The #ConvoPlate website includes a map that tracks some of the plates’ travels. They have made their way to more than 30 members of Parliament, a dozen MPPs and three mayors, including Ottawa’s Jim Watson. Brian Hansell even took a plate to the steps of Buckingham Palace.
“My favourite story involves MP Charlie Angus, who presented his plate to students at a high school in Kirkland Lake,” Jolene said. “On their own, the kids have become obsessed with getting the plate to Rick Mercer and even made their own ‘rant’ about mental health to try to catch his eye.”

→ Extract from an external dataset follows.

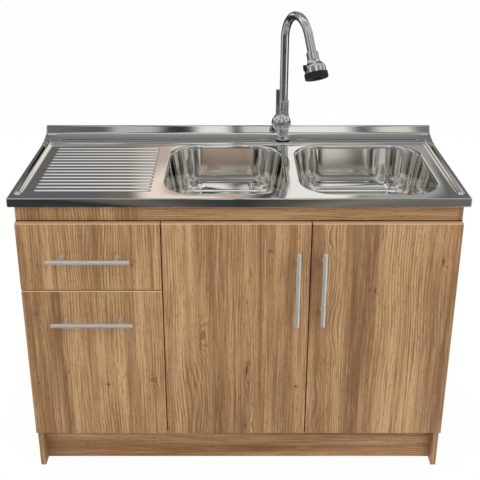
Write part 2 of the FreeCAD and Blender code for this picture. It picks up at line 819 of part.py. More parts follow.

In addition to a master’s in conflict resolution from Georgetown University and a bachelor’s in international development from uOttawa, Jolene has a certificate in dance education from the Royal Academy of Dance.
Paul Hansell was a musician and tap dancer. Last week, the Hansells organized a dance event at St. Paul High School in Ottawa, with proceeds going to their foundation.
At Dance Is My Expression, 32 Ottawa youth aged 6 to 18 performed pieces they choreographed themselves to convey anything they wanted to share with the world. The event featured a special guest, YTV host Carlos Bustamante, who was one of Paul’s first tap teachers. Bustamante tap-danced to a song that Paul had recorded.
“When you lose people, time goes by and you can’t remember their voice,” Jolene said. “But I put that song on and it catches me every time, because that’s my brother’s voice, captured forever.”